By Chad Edmondson
What are the pump affinity laws and why are they so important?
Pump affinity laws define the mathematical relationship that exists between pump speed, flow, total head, and power consumption. They also provide perspective on the significant operational impact that a relatively minor change in speed (RPM) or pump impeller size will have on a system. Change either of these and the GPM capacity, head, and the brake horsepower (BHP) will either increase or decrease. Pump affinity laws tell us how much.
Specifically the laws state that:
- Pump GPM capacity varies DIRECTLY as the speed (RPM) or impeller diameter ratio change.
- Total pump head varies directly as the SQUARE of the speed (RPM) or impeller ratio change.
- BHP varies directly as the CUBE of the speed (RPM) or impeller diameter ratio change.

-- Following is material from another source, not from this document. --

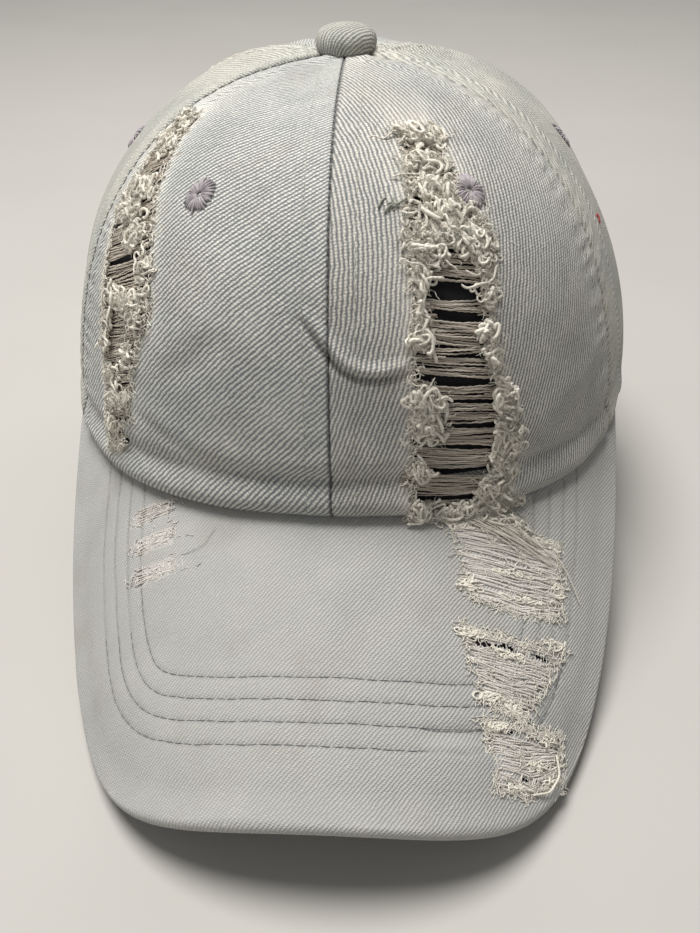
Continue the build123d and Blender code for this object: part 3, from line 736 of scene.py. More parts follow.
for place, (start, end, cloth, across, up) in PANELS.items():
    s = np.linspace(0, 1, across)
    theta = start + (end - start) * (s - 0.5 * np.sin(2 * pi * s) / (2 * pi))
    theta, w = np.meshgrid(theta, np.linspace(0, PANEL_TOP, up), indexing="xy")
    points = on_crown(theta, w, panel_out(theta, w, start, end))
    scale = mm_per_degree(theta, w)
    near, far = (theta - start) * scale, (end - theta) * scale
    up_edge = w * arc_length(theta)
    uv = np.stack([(theta - (start + end) / 2) * scale, -(1 - w) * arc_length(theta)], axis=-1) / 10
    z = on_crown(theta, w)[..., 2]
    pale = sum((0.25 if at == 0 else 1) * np.exp(-d / 7) for d, at in ((near, start), (far, end)))
    worn = np.zeros(theta.shape)
    keep = np.ones((up - 1, across - 1), bool)
    if place.startswith("front"):
        rip = RIPS[place.split("_")[1]]
        left, right = rip_edges(rip, z)
        keep = outside((theta > left) & (theta < right) & (z > rip["low"]) & (z < rip["high"]))
        beside = np.maximum(left - theta, theta - right) * scale
        gap = np.maximum(beside, np.maximum(rip["low"] - z, z - rip["high"]))
        worn = np.exp(-np.clip(gap, 0, 99) / 1.6)
    if place.startswith("rear"):
        wide, high = OPENING_HALF_WIDTH + HIDDEN_EDGE, OPENING_HEIGHT + HIDDEN_EDGE
        keep = outside((points[..., 0] / wide) ** 2 + (z / high) ** 2 < 1)
    # dim darkens the cloth: a dark line at each seam, partly painted shade in its groove; painted shade along
    # the lower edge, where it turns in; and painted shade along the sharp fold.
    dim = sum(0.75 * np.exp(-d / (0.32 if at == 0 else 0.6)) for d, at in ((near, start), (far, end)))
    signed, along = line_distance(theta * DEGREE, z, [(t * DEGREE, h) for t, h in FOLD_LINE])
    folded = 0.55 * np.exp(-((signed / 0.7) ** 2)) * np.clip(np.minimum(along, 1 - along) * 5, 0, 1)
    dim = np.clip(dim + 0.6 * np.exp(-up_edge / 0.8) + folded, 0, 1)
    panel = sheet_mesh(
        f"cloth_{place}", points, uv, cloth, thick=PANEL_THICK, keep=keep,
        values={"worn": worn, "seam": np.clip(pale, 0, 1), "dim": dim}, flip=True,
    )
    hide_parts(f"panel_{place}")

# ---------------------------------------------------------------- cloth inside the crown
for side, start, end in (("left", -60, 0), ("right", 0, 60)):
    theta, w = np.meshgrid(np.linspace(start + 0.6, end - 0.6, 110), np.linspace(0.004, 0.93, 200))
    relief = np.clip(panel_out(theta, w, start, end), -1.5, 0.1)
    points = on_crown(theta, w, relief - 1.3 + 0.05 * waves(theta * DEGREE, w * 150, 5, 8, 20, 60 + end))
    uv = np.stack([(theta - start) * mm_per_degree(theta, w), w * arc_length(theta)], axis=-1) / 10
    backing = sheet_mesh(f"backing_{side}", points, uv, BLACK_CLOTH, thick=BACKING_THICK, flip=True)
    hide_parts(f"front_backing_{side}")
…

Considering the direct relationship between BHP and RPM, it’s clear how varying pump speed has a dramatic impact energy consumption. In simple terms, the third affinity law tells us that if you reduce the speed of a pump by 1/3 you will reduce the horsepower (energy) usage by 1/9. Put another way, a pump running at 33% speed will only use 12% of the horsepower. This illustrates the potential for energy savings that comes with variable speed pump control – especially in systems with widely fluctuating demands.

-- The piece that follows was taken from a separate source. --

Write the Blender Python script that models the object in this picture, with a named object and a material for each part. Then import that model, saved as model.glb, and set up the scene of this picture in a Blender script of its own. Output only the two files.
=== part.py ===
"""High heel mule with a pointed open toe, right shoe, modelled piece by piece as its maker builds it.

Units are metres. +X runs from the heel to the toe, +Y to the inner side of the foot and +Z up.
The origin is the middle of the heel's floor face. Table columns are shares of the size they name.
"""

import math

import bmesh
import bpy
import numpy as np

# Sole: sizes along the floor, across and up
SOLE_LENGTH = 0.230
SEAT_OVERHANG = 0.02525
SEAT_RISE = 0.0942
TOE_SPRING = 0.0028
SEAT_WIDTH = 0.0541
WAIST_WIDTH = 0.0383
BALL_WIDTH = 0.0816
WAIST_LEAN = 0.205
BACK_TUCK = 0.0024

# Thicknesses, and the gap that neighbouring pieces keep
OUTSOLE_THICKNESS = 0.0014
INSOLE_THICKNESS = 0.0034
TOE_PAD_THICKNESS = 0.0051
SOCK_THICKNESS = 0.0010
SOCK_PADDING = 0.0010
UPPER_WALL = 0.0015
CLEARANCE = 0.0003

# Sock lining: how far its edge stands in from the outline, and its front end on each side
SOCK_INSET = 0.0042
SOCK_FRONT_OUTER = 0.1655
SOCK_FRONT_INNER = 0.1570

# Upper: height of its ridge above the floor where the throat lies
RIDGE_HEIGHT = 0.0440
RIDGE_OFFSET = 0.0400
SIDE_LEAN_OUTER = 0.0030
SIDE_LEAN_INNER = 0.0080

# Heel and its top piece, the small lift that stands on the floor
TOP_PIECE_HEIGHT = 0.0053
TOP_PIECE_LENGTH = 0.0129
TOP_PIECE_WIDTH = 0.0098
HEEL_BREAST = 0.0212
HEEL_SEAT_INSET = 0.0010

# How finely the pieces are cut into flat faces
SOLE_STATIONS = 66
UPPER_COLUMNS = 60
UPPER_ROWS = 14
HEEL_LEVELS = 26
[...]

The affinity laws help us predict pump performance changes under a single set of operational conditions. By using the calculations in Figure 1 you can plot a new pump curve based on a different RPM and compare it with the original curve to see which interacts more efficiency with your system curve. Just remember that doing so does not reflect any changes that might occur in static head that will change the shape of the system curve. Pump curves for various speeds must be plotted along with the specific system curve to estimate where they will operate.